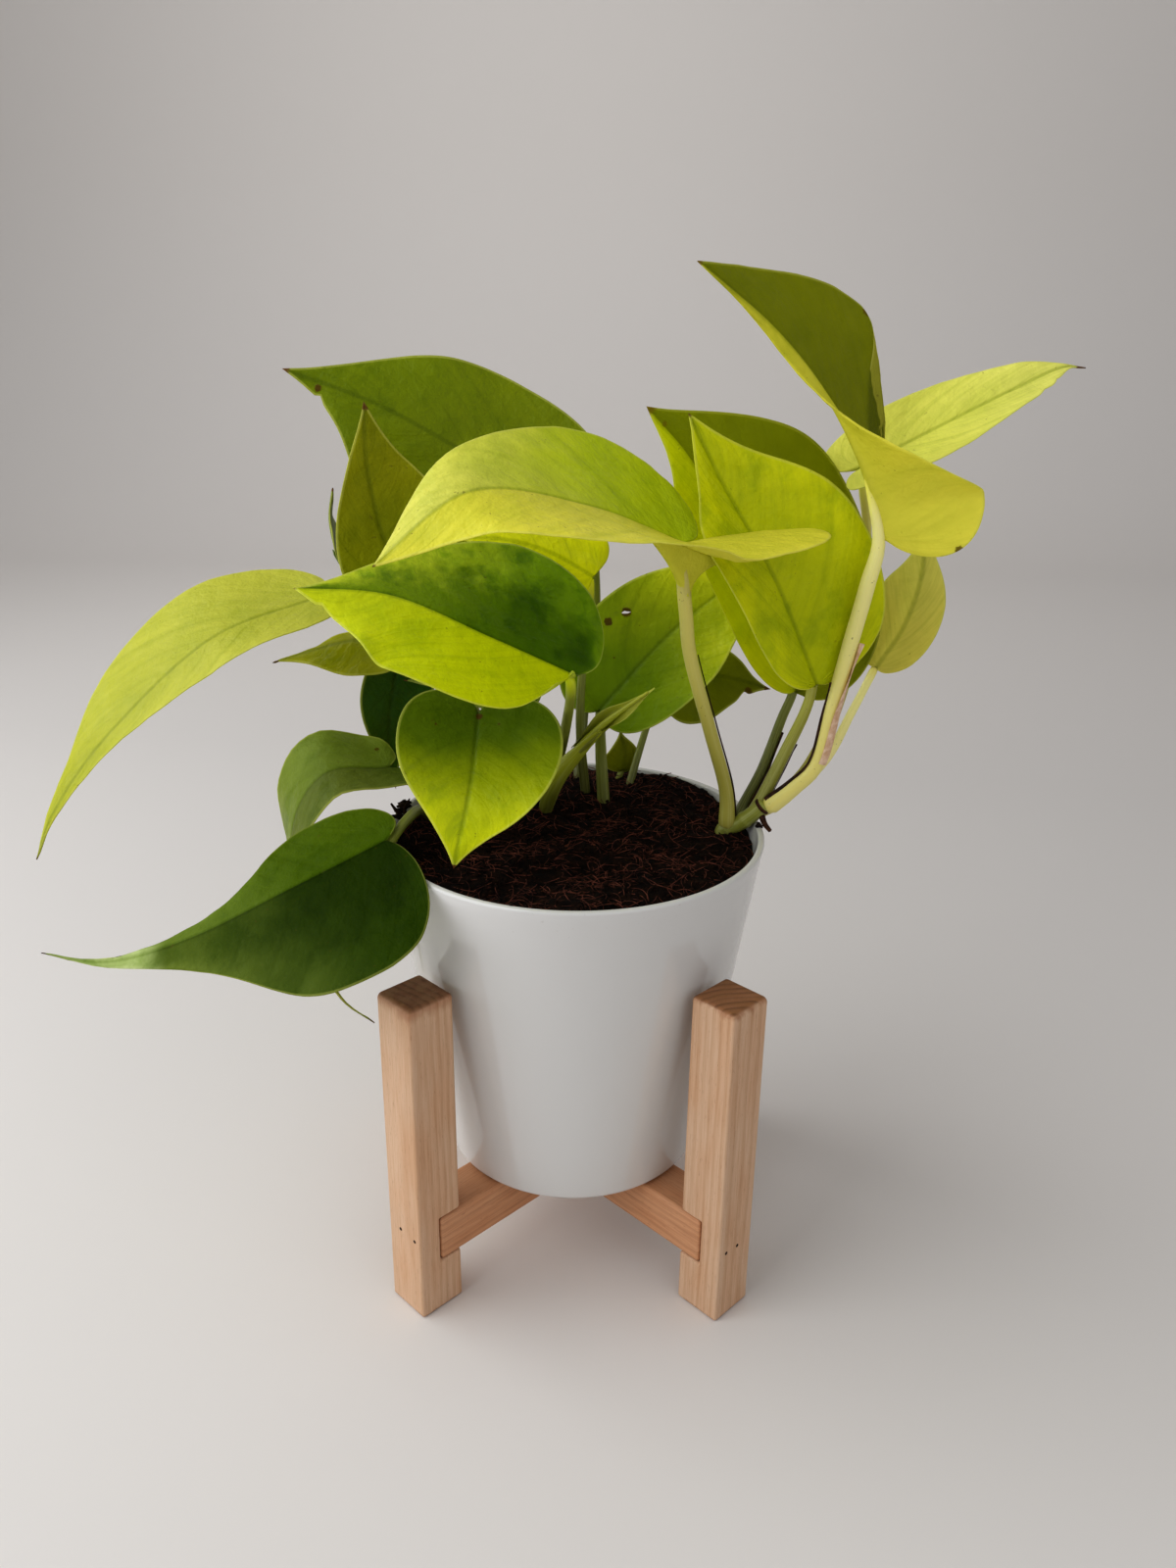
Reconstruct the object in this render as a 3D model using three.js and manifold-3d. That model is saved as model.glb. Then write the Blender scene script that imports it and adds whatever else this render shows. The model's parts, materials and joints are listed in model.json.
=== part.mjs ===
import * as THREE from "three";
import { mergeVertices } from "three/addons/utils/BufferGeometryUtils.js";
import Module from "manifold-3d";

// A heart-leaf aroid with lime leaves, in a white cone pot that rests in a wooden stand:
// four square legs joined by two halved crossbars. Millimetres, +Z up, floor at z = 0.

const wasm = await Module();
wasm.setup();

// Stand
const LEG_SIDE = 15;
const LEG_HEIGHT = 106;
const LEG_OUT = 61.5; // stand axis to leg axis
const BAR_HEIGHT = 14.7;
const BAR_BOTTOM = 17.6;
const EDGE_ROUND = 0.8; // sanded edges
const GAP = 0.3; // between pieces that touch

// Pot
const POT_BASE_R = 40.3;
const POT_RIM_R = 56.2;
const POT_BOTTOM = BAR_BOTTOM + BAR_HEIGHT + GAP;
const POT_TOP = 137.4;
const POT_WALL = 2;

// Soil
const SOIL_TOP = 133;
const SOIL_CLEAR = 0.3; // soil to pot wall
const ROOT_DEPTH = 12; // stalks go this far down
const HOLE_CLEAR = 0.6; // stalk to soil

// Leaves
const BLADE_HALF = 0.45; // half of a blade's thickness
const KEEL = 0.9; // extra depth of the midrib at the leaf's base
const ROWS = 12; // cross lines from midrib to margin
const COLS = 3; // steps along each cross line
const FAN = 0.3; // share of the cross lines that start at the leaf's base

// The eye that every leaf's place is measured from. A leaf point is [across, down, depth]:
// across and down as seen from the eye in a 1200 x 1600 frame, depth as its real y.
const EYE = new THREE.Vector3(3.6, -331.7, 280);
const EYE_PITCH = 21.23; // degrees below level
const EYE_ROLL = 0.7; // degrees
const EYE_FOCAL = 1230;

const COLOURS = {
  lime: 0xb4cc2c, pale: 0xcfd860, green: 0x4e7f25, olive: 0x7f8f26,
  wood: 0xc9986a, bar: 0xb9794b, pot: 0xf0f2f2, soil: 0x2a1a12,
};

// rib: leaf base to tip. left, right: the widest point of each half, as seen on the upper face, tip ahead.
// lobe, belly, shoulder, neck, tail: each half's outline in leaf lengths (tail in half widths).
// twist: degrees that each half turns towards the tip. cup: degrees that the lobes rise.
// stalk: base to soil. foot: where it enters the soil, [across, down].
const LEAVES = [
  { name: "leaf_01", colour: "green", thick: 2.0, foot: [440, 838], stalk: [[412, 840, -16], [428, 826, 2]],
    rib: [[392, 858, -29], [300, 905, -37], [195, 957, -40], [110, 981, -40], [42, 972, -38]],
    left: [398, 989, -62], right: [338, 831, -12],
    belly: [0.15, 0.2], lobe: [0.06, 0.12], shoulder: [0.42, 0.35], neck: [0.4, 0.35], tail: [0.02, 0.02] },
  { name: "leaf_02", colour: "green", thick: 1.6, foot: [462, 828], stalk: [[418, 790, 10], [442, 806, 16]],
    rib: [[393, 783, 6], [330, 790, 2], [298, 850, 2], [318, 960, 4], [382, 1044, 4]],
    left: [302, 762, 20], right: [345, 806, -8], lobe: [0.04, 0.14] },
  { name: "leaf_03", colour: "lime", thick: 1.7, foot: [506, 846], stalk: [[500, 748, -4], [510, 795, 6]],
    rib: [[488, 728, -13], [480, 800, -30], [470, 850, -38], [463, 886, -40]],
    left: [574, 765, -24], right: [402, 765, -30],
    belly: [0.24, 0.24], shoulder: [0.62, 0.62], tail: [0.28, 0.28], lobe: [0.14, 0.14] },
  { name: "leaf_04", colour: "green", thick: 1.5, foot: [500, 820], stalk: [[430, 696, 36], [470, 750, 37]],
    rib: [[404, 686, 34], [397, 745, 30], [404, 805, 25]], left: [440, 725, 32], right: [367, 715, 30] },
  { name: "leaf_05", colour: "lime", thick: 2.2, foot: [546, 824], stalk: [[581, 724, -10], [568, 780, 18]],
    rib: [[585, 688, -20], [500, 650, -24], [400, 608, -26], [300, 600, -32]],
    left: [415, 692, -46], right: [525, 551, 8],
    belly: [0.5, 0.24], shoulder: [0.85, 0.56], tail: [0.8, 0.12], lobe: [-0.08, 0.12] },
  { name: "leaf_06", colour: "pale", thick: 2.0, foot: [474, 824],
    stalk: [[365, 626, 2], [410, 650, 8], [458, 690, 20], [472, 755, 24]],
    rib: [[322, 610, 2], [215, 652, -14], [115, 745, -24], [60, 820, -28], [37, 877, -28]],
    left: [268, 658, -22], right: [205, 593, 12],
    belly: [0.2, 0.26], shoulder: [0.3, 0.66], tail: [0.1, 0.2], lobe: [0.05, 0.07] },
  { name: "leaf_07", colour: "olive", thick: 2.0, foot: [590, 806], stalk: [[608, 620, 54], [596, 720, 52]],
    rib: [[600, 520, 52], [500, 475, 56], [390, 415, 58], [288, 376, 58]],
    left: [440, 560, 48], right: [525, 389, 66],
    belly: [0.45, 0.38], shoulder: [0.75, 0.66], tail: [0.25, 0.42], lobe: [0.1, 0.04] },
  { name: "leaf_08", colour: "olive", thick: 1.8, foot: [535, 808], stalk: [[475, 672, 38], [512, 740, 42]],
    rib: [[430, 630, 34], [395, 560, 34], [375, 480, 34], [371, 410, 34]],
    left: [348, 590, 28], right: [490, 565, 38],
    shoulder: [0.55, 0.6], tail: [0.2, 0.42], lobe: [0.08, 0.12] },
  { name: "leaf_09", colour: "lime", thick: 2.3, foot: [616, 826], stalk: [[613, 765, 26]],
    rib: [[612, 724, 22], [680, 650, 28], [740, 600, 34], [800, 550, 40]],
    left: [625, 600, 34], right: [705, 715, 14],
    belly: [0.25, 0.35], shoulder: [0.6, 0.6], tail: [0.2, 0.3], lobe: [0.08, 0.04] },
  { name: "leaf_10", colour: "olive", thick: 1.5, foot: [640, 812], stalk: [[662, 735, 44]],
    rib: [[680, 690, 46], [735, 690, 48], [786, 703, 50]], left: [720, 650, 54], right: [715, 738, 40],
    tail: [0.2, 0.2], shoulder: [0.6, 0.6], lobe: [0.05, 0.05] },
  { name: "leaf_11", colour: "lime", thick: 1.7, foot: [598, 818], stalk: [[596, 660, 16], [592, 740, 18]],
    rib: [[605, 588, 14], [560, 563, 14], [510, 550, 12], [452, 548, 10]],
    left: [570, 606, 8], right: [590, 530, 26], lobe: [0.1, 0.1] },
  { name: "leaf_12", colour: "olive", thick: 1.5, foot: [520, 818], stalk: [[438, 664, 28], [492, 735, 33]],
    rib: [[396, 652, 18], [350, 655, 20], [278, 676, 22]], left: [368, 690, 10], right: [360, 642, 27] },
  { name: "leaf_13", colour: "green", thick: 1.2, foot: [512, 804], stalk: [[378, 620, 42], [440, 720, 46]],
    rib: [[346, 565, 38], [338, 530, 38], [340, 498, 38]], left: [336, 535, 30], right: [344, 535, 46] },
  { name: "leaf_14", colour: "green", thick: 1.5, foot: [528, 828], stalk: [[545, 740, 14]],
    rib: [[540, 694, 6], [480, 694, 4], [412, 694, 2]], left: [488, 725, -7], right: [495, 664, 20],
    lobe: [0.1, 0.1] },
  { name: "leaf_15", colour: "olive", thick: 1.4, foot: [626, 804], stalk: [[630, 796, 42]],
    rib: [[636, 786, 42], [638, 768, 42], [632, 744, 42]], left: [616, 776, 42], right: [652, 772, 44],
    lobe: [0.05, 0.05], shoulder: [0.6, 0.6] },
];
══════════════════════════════
■ **Directive**:
Quote verbatim the opening lines of the listing above, ending with the line where "import Module from" appears; include both endpoints and nothing more.

■ **Final answer**:
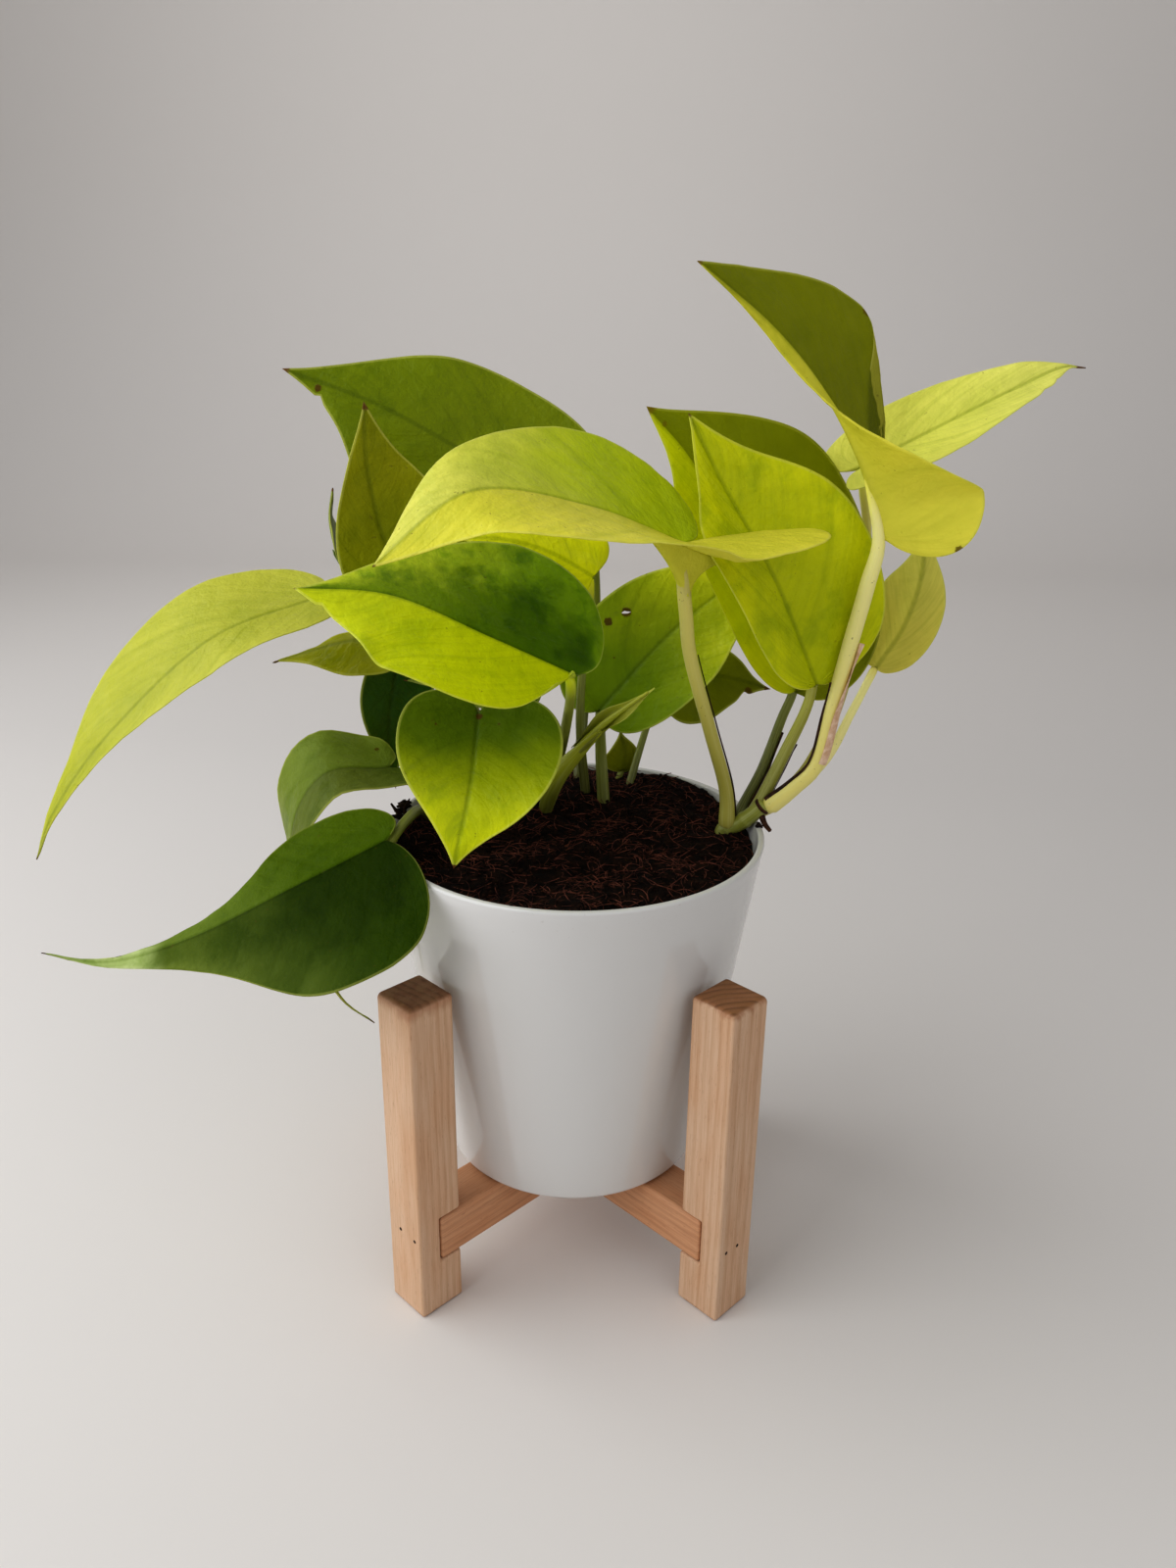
Reconstruct the object in this render as a 3D model using three.js and manifold-3d. That model is saved as model.glb. Then write the Blender scene script that imports it and adds whatever else this render shows. The model's parts, materials and joints are listed in model.json.
=== part.mjs ===
import * as THREE from "three";
import { mergeVertices } from "three/addons/utils/BufferGeometryUtils.js";
import Module from "manifold-3d";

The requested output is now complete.